From the first line of the data below, copy each line up to the one containing "fold_blend(fold_left)", and include that line too.

▶ _SUPPLIED MATERIAL_
======
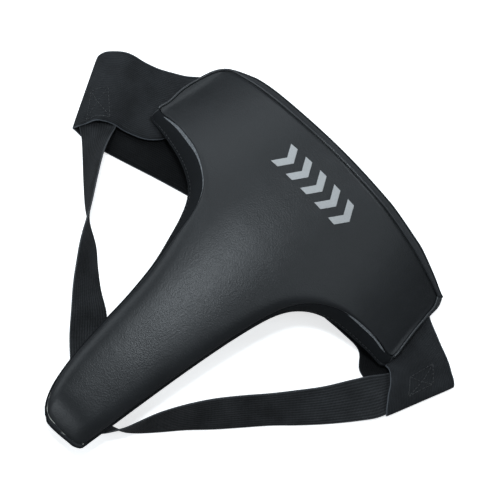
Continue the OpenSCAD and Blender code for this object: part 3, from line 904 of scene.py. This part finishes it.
def waistband():
    left_run, right_run = run_length(BELT_LEFT), run_length(BELT_RIGHT)
    look = (BELT_THICK, BELT, "belt_elastic")
    front_left = ribbon("waistband_front_left", BELT_LEFT, 0, LEFT_CUT_FRONT, *look, left_run,
                        caps=(True, False), **LEFT_LIE)
    hinge_blend(front_left)
    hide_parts("wing_tab_left")
    fold_left = ribbon("waistband_fold_left", BELT_LEFT, LEFT_CUT_FRONT, LEFT_CUT_BACK, *look, left_run,
                       caps=(False, False), density=8, **LEFT_LIE)
    fold_blend(fold_left)
    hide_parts("waistband_front_left", "waistband_back_left")
    back = ribbon("waistband_back", BELT_LEFT, LEFT_CUT_BACK, BACK_CENTRE, *look, left_run,
                  caps=(False, False), **LEFT_LIE)
    hinge_blend(back)
    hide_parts("waistband_back")
    ribbon("waistband_back_centre_right", BELT_RIGHT, OPEN_CREASE, BACK_CENTRE, *look, right_run,
           body="waist_back", caps=(True, False), **RIGHT_LIE)
    ribbon("waistband_back_right", BELT_RIGHT, RIGHT_CUT_BACK, RIGHT_RUN_END, *look, right_run,
           body="waist_back_right", caps=(False, True), **RIGHT_LIE)
    # lapped end of the loop: it lies inside the right run and bridges the crease as the belt opens
    ribbon("waistband_back_lap", BELT_RIGHT, LAP_START, LAP_END, LAP_THICK, *look[1:], right_run,
           body="waist_back", density=12, **RIGHT_LIE)
    fold_right = ribbon("waistband_fold_right", BELT_RIGHT, RIGHT_CUT_FRONT, RIGHT_CUT_BACK, *look,
                        right_run, caps=(False, False), density=8, **RIGHT_LIE)
    fold_blend(fold_right)
    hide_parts("waistband_front_right", "waistband_back_right")
    front_right = ribbon("waistband_front_right", BELT_RIGHT, 0, RIGHT_CUT_FRONT, *look, right_run,
                         caps=(True, False), **RIGHT_LIE)
    hinge_blend(front_right)
    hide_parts("wing_tab_right")


waistband()


# Leg straps: x, y, height of the lower edge, twist in degrees, width
STRAP_LEFT = [
    (-181, -34, 3.2, 0, 26), (-172, -49, 3.2, 0, 29), (-164, -58, 2.8, -12, 30),
    (-156.5, -66.5, 1.8, -40, 30), (-146, -79.5, 0.8, -58, 30), (-131.5, -95.5, 0.4, -70, 29),
    (-115, -112.5, 0.4, -84, 28), (-95.5, -130.5, 0.4, -115, 28), (-82, -144, 0.4, -128, 28),
    (-68, -157, 0.4, -141, 29), (-53, -168.5, 0.4, -160, 30), (-39, -181.5, 0.4, -176, 30),
    (-24, -195, 3.0, -180, 29), (-9, -208, 9.0, -180, 27), (4, -220, 15.5, -180, 25),
]
STRAP_RIGHT = [
    (168.5, -7, 3.2, 0, 26), (160.5, -27.5, 3.2, 0, 28), (153, -44.5, 2.8, 2, 34),
    (144, -59.5, 1.6, 6, 33), (131.5, -79, 0.5, 14, 30), (118, -98, 0.4, 32, 30),
    (104, -116, 0.4, 42, 30), (89.5, -134.5, 0.4, 43, 30), (76, -152.5, 0.4, 47, 30),
    (63, -171, 0.4, 57, 29), (52, -189, 0.4, 66, 27), (43.5, -204, 0.4, 78, 23),
    (37, -213.5, 0.6, 92, 19), (29, -221, 3.0, 118, 17), (21, -228, 8.0, 145, 16),
    (14, -234, 12.0, 165, 15),
]


def strap_edges(stations):
    stations = np.array(stations, float)
    ahead = unit(np.gradient(stations[:, :2], axis=0))
    level = to_the_right(ahead)
    twist, width = np.radians(stations[:, 3]), stations[:, 4]
    cross = level * np.cos(twist)[:, None] + np.array([0, 0, 1.0]) * np.sin(twist)[:, None]
    height = stations[:, 2] + np.abs(np.sin(twist)) * width / 2 + STRAP_THICK / 2
    middle = np.c_[stations[:, :2], height]
    half = cross * width[:, None] / 2
    return np.hstack([middle - half, middle + half])


def strap_blend(obj, body_a, body_b, stations, a, b):
    """Bake the object's transform into its mesh; nothing is blended along the strap here."""
    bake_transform(obj)


def leg_strap(side_name, stations, cut, seam, bend, belt_body):
    """Upper and lower piece, cut at an index; seam and bend go to strap_blend, which does not use them."""
    edges = strap_edges(stations)
    run = run_length(edges)
    look = (STRAP_THICK, STRAP, "strap_elastic", run)
    last = len(stations) - 1
    upper = ribbon(f"leg_strap_{side_name}_upper", edges, 0, cut, *look, caps=(True, False), density=8)
    strap_blend(upper, belt_body, f"strap_{side_name}_upper", stations, *seam)
    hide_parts(f"strap_tab_{side_name}", f"leg_strap_{side_name}_upper")
    lower = ribbon(f"leg_strap_{side_name}_lower", edges, cut, last, *look, caps=(False, True),
                   density=8)
    strap_blend(lower, f"strap_{side_name}_upper", f"strap_{side_name}_lower", stations, *bend)
    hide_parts(f"leg_strap_{side_name}_lower")


leg_strap("left", STRAP_LEFT, 4.6, (2.6, 4.0), (5.2, 6.8), "waist_front_left")
leg_strap("right", STRAP_RIGHT, 4.0, (2.3, 3.6), (6.0, 8.0), "waist_front_right")


# ---------------- stitching
def stitches(name, path, length, gap, lift, radius, body):
    """Row of short raised stitches along a path of points with normals."""
    points, normals = path
    run = distance_along(points)
    vertices, faces = [], []
    position = gap
    while position + length < run[-1]:
        ends = [point_at(position + f * length, run, points) for f in (0.0, 0.5, 1.0)]
        normal = unit(point_at(position + length / 2, run, normals))
        along = unit(ends[2] - ends[0])
        sideways = np.cross(normal, along)
        base = len(vertices)
        for centre, height, size in ((ends[0], -0.1, 0.5), (lerp(ends[0], ends[1], 0.4), lift, 1.0),
                                     (lerp(ends[2], ends[1], 0.4), lift, 1.0), (ends[2], -0.1, 0.5)):
            for angle in (0, 60, 120, 180, 240, 300):
                a = math.radians(angle)
                vertices.append(centre + normal * (height + math.sin(a) * radius * size)
                                + sideways * math.cos(a) * radius * size)
        for k in range(3):
            for j in range(6):
                a, b = base + k * 6 + j, base + k * 6 + (j + 1) % 6
                faces.append((a, b, b + 6, a + 6))
        faces.append(tuple(base + j for j in reversed(range(6))))
        faces.append(tuple(base + 18 + j for j in range(6)))
        position += length + gap
    return make_object(name, vertices, faces, None, THREAD, body)


def ribbon_path(edges, places, cup, ripple):
    """Points and normals on a ribbon's upper face at (index, share across) places."""
    points, normals = [], []
    for where, share in places:
        grid, across = ribbon_sheet(edges, np.array([where, where + 0.01]), cup, ripple)
        at_share = [point_at(share, across, row) for row in grid]
        near = point_at(share + 0.02, across, grid[0])
        normal = unit(np.cross(at_share[1] - at_share[0], near - at_share[0]))
        if normal[2] < 0:
            normal = -normal
        points.append(at_share[0] + normal * BELT_THICK / 2)
        normals.append(normal)
    return np.array(points), np.array(normals)


def box_places(a, b, c, d):
    """Closed box with a cross in it, as fractional places on a ribbon; a to d go round it."""
    corners = [a, b, c, d, a, c, b, d]
    places = []
    for start, end in zip(corners, corners[1:]):
        for f in np.linspace(0, 1, 12, endpoint=False):
            places.append((lerp(start[0], end[0], f), lerp(start[1], end[1], f)))
    return places + [corners[-1]]


BOX_THREAD = dict(length=2.4, gap=0.9, lift=0.18, radius=0.28)
GUSSET_THREAD = dict(length=2.6, gap=1.2, lift=0.12, radius=0.24)
left_box = box_places((6.45, -0.02), (5.4, -0.86), (7.1, -0.9), (7.8, -0.1))
right_box = box_places((4.0, 0.5), (4.2, -0.3), (5.7, -0.35), (5.4, 0.4))
for side_name, edges, box, lie in (("left", BELT_LEFT, left_box, LEFT_LIE),
                                   ("right", BELT_RIGHT, right_box, RIGHT_LIE)):
    box_stitch = stitches(f"box_stitch_{side_name}", ribbon_path(edges, box, **lie),
                          body=f"waist_front_{side_name}", **BOX_THREAD)
    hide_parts(f"box_stitch_{side_name}")


def rim_stitches(name, steps, share):
    """Stitches on the wall; share runs from its lowest filled row to the lining seam."""
    line = spline(lerp(PAD_WALLS[-1][steps], seam_points(PAD_LOW, steps), share),
                  np.linspace(0, len(steps) - 1, 2 * len(steps)))
    ahead = np.gradient(line, axis=0)
    outward = to_the_right(ahead, 0.4 * np.linalg.norm(ahead, axis=1))
    stitches(name, (line, outward), body="pad", **GUSSET_THREAD)


for side_name, steps in (("right", right_leg), ("left", left_leg)):
    rim_stitches(f"gusset_stitches_{side_name}", steps, 0.4)


# ---------------- CAD pieces that stay
def dress(node, material):
    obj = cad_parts[node]
    obj.data.materials.clear()
    obj.data.materials.append(material)


dress("tip_patch", LINING)


# ---------------- room, light and camera
ROOM_LIGHT = 0.13
FLOOR_GLOW = 0.65
FLOOR_HALF = 3000
# A hair below the part, so that the two never share a plane
FLOOR_LEVEL = -0.05
COOL_WHITE = (0.86, 0.94, 1.0)


def room():
    """White sweep that glows a little, as on a light table, in an evenly lit room."""
    n = Nodes("pale_floor")
    speck = n.noise(n.position(), 8, 3)
    n.finish(n.tint(speck, (0.9, 0.9, 0.9), (0.93, 0.93, 0.93)), n.spread(speck, 0.55, 0.65),
             Emission_Color=(1, 1, 1, 1), Emission_Strength=FLOOR_GLOW)
    signs = ((-1, -1), (1, -1), (1, 1), (-1, 1))
    corners = [(x * FLOOR_HALF, y * FLOOR_HALF, FLOOR_LEVEL) for x, y in signs]
    floor = make_object("floor", corners, [(0, 1, 2, 3)], None, n.material)
    # its glow would draw pale lines along the pad's gussets
    floor.visible_glossy = False
    world = bpy.data.worlds.new("studio")
    bpy.context.scene.world = world
    world.use_nodes = True
    background = world.node_tree.nodes["Background"]
    background.inputs["Color"].default_value = (*COOL_WHITE, 1)
    background.inputs["Strength"].default_value = ROOM_LIGHT
    bpy.context.scene.view_settings.view_transform = "Standard"


def softbox(name, place, aim, size, power):
    """Rectangular light; place, aim and size in metres, power in watts."""
    light = bpy.data.lights.new(name, "AREA")
    light.shape = "RECTANGLE"
    light.size, light.size_y = size
    light.energy = power
    light.color = COOL_WHITE
    obj = bpy.data.objects.new(name, light)
    bpy.context.scene.collection.objects.link(obj)
    obj.location = place
    obj.rotation_euler = (Vector(aim) - Vector(place)).to_track_quat("-Z", "Y").to_euler()


# Degrees, then metres, then millimetres. The view is centred to the side of the target and
# above it, measured along the picture, and is this wide at the target
CAMERA_TILT_X, CAMERA_TILT_Y, CAMERA_ROLL = 6.9, 15.0, 48.2
CAMERA_DISTANCE = 1.5
TARGET = np.array([0.0, -80.0, 30.0])
VIEW_ASIDE, VIEW_ABOVE, VIEW_WIDTH = 26.8, 24.4, 400.0


def camera():
    """Camera above the pad, tilted a little towards its crotch end and its right side."""
    lean_x, lean_y = (math.tan(math.radians(tilt)) for tilt in (CAMERA_TILT_X, CAMERA_TILT_Y))
    back = unit(np.array([lean_x, -lean_y, 1.0]))
    up = unit(np.array([0, 1.0, 0]) - back[1] * back)
    right = np.cross(up, back)
    roll = math.radians(CAMERA_ROLL)
    screen_x = right * math.cos(roll) + up * math.sin(roll)
    screen_y = -right * math.sin(roll) + up * math.cos(roll)
    centre = (TARGET + screen_x * VIEW_ASIDE + screen_y * VIEW_ABOVE) * MM
    data = bpy.data.cameras.new("camera")
    data.sensor_width = 36
    data.lens = data.sensor_width * CAMERA_DISTANCE / (VIEW_WIDTH * MM)
    obj = bpy.data.objects.new("camera", data)
    bpy.context.scene.collection.objects.link(obj)
    matrix = np.eye(4)
    matrix[:3, 0], matrix[:3, 1], matrix[:3, 2] = screen_x, screen_y, back
    matrix[:3, 3] = centre + back * CAMERA_DISTANCE
    obj.matrix_world = Matrix(matrix.tolist())
    bpy.context.scene.camera = obj


room()
softbox("key", (-0.27, -0.06, 1.6), (0, -0.1, 0), (0.22, 0.22), 10.5)
softbox("upper_left", (-1.15, 0.5, 1.0), (0, -0.05, 0), (0.9, 0.9), 6)
softbox("right_side", (0.8, 0.35, 1.4), (0, 0, 0), (0.8, 0.8), 3.5)
softbox("waist_side", (0.1, 1.3, 1.3), (0, 0, 0), (0.8, 0.5), 9)
softbox("tip_side", (-0.3, -1.25, 0.6), (0, -0.25, 0), (0.35, 0.35), 3.2)
softbox("left_low", (-1.3, -0.5, 0.45), (-0.05, -0.1, 0), (1.4, 0.8), 6.5)
camera()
======
▶ _ANSWER TO THIS PROBLEM_
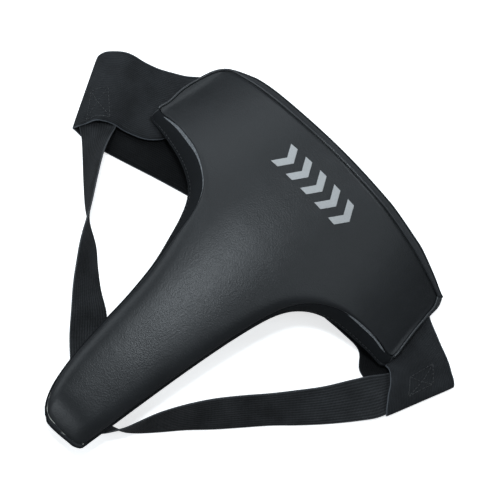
Continue the OpenSCAD and Blender code for this object: part 3, from line 904 of scene.py. This part finishes it.
def waistband():
    left_run, right_run = run_length(BELT_LEFT), run_length(BELT_RIGHT)
    look = (BELT_THICK, BELT, "belt_elastic")
    front_left = ribbon("waistband_front_left", BELT_LEFT, 0, LEFT_CUT_FRONT, *look, left_run,
                        caps=(True, False), **LEFT_LIE)
    hinge_blend(front_left)
    hide_parts("wing_tab_left")
    fold_left = ribbon("waistband_fold_left", BELT_LEFT, LEFT_CUT_FRONT, LEFT_CUT_BACK, *look, left_run,
                       caps=(False, False), density=8, **LEFT_LIE)
    fold_blend(fold_left)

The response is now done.